При этом, рассматривая две группы по отдельности, я быстро начинаю понимать, как тесно они взаимосвязаны. Ритмическая каденция пронизывает всю композицию: усиливается и затихает, сдерживает и дает волю, – это напоминает безупречно простроенную мелодию Генделя. Если проследить за ней справа налево (а поскольку речь идет об эскизе шпалеры, в итоге рассматривать его будут в обратном порядке), мы увидим, как «речной бог» этаким истопником вбрасывает нас в группу героических рыбаков и как осмысленное, деловитое движение этой группы создает сгусток энергии; за этим следует искусная связка в лице стоящего апостола, левая рука которого выписана на фоне вспучившихся складок одежды рыбака, а дальше находится сам святой Андрей, образующий цезуру – высшую точку взлета линии: он удерживает нас на время, при этом не гася импульса. За этим, наконец, изумительное ускорение – молящийся святой Петр, все предшествовавшее было лишь подготовкой к его истовому жесту, и в финале – умиротворяющая фигура Христа, рука которого одновременно и сдерживает, и поощряет порыв святого Петра.
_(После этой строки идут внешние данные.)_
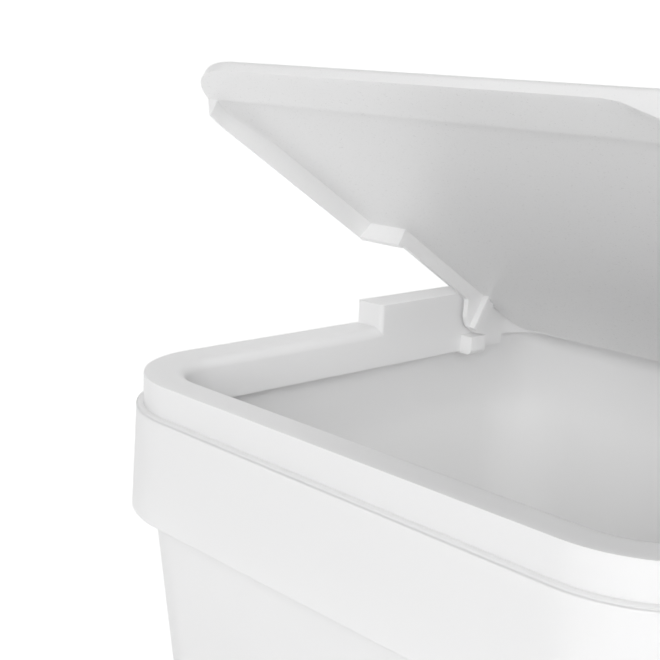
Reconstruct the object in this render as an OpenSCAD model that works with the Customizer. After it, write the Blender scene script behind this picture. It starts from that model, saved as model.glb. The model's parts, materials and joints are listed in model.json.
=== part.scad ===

Анализируя композицию, я постепенно примечаю подробности, которые поначалу скрывает за собой четкость рафаэлевского стиля: например, то, как предплечья святого Петра погружены в тень, а сложенные в молитве ладони озарены светом, – в результате он словно бы прядает навстречу Христу. Кроме того, я понял (будто анализируя Мильтона), что некоторые фрагменты, которые на первый взгляд обусловлены одними лишь потребностями риторики, нужно воспринимать буквально: например, вздувшаяся ткань за рукой святого Андрея взметена тем же ветром, который ерошит ему волосы и определяет движение птиц. Формальный язык Рафаэля все еще очень далек от декоративного красноречия барокко.
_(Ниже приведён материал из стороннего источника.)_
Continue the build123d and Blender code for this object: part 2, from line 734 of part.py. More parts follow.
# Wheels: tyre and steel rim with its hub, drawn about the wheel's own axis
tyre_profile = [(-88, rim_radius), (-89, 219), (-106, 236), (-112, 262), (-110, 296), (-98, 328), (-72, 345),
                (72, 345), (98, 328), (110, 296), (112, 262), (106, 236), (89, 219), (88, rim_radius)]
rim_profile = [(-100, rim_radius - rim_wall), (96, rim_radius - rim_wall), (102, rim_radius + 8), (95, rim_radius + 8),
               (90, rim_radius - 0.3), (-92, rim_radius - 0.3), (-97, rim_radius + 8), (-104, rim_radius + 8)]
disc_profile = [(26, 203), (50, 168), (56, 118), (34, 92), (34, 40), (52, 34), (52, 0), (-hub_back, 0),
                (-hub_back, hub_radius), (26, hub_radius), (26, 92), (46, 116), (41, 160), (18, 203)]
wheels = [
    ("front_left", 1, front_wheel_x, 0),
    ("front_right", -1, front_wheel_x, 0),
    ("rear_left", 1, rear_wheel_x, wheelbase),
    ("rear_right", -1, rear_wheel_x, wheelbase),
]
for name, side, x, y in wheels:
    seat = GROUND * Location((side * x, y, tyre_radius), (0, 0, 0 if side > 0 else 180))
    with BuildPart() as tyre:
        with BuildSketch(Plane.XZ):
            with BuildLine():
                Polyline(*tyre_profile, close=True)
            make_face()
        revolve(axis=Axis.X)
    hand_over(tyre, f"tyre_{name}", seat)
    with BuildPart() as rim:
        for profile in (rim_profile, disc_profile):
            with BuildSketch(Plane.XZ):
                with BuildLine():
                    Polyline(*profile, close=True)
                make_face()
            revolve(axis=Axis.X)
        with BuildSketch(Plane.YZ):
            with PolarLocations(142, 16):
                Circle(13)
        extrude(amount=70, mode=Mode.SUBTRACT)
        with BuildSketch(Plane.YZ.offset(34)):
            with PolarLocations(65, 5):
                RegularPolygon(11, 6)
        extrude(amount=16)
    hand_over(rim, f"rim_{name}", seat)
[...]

К этому моменту мозг мой успел приспособиться к мышлению Высокого Возрождения, и мне уже нетрудно влиться в череду важных событий, изображенных на других картонах. Взгляд перелетает на фигуру умирающего Анания в соседней раме, и я мимоходом успеваю подумать о том, как Рафаэлю удалось изобрести форму столь сложную и экспрессивную, что Микеланджело сумел ее применить, но не превзойти в «Обращении Савла». С неменьшим изумлением я смотрю на голову нищего в сцене исцеления святым Петром калек в Храме, ибо в ней Рафаэль сумел сравняться с Леонардо да Винчи силой идеализации уродства. А в середине того же картона – фигура, воплощающая в себе архетип тосканской суровости, святой Петр, который будто бы сошел прямиком с фресок Джотто и Мазаччо, но тем не менее чувствует себя как дома среди сирийских витых колонн у ворот Храма.
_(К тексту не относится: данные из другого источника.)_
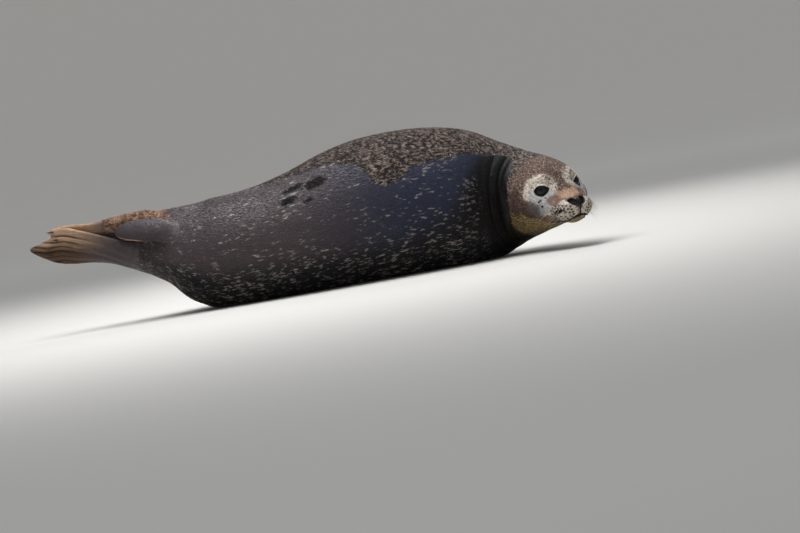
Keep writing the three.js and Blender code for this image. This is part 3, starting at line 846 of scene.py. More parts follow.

Как и всегда при взгляде на любую зрелую работу Рафаэля, я начинаю размышлять о его несравненной способности к ассимиляции. Гений его до странности не похож на гений любого другого художника того же калибра. Тициан, Рембрандт, Веласкес, Микеланджело были, по сути, самими собой начиная с первых же их узнаваемых работ. Их творческая карьера представляла собой попытки развить и обогатить исконную сущность своего характера, и влияние других художников они воспринимали лишь в той степени, в какой оно могло служить подпоркой их собственным убеждениям. У Рафаэля явственно чувствуется каждое новое влияние. Чтобы автор работ в духе Перуджино стал через десять лет художником в стиле Гелиодора – тут речь уже не о развитии, а о полном преображении. Складывается впечатление, что каждое столкновение Рафаэля с новым стилем – Леонардо, Фра Бартоломео, Микеланджело, ватиканской «Ариадной» и колонной Траяна – ведет к открытию чего-то нового и неожиданного в нем самом.
При этом самые значительные изменения характера являются результатами смены техники. Пока Рафаэль писал маслом по дереву, чуткость к материалу заставляла его подражать детализированности и отточенности работ фламандских мастеров, которые тогда пользовались в Италии, и в особенности в его родном Урбино, большим почетом. Однако манера Высокого Возрождения укоренена прежде всего в итальянской традиции настенных росписей, и когда Ватикан поставил перед Рафаэлем задачу расписывать фресками большие пространства, сама сущность его таланта, казалось, получила новый масштаб. Он не просто стал пользоваться более изощренной техникой, но и ход его мысли приобрел совершенно неожиданный размах. Так родился стиль, который сохранил главенство в Западной Европе до самого XIX века.
Потомкам несказанно повезло: Рафаэль принял тот самый единственный заказ, который позволил ему воспроизвести эффекты фресковой живописи в переносном варианте, – заказ на полноразмерные картоны к шпалерам, которые должны были соткать в Брюсселе и повесить в Сикстинской капелле. В 1515 году – тогда была произведена первая выплата – он закончил работу над Станца д’Элиодоро и был буквально завален всевозможными заказами; он вполне мог бы решить, что для эскизов шпалер можно ограничиться предварительными набросками, а уж увеличить и проработать их смогут и его ученики. Но Рафаэль находился тогда в расцвете творческих сил, предмет показался ему занимательным, и, хотя он, безусловно, и прибегал к услугам помощников, по большому счету картоны – творение его собственных рук. Тип акварели, в котором они исполнены, позволяет достичь той же широты и свободы, что и фреска, и во многих частях картонов мы видим фрагменты, выполненные с уверенностью, благородством мазка и верностью тона, равные которым встретишь только на фресках Ватикана.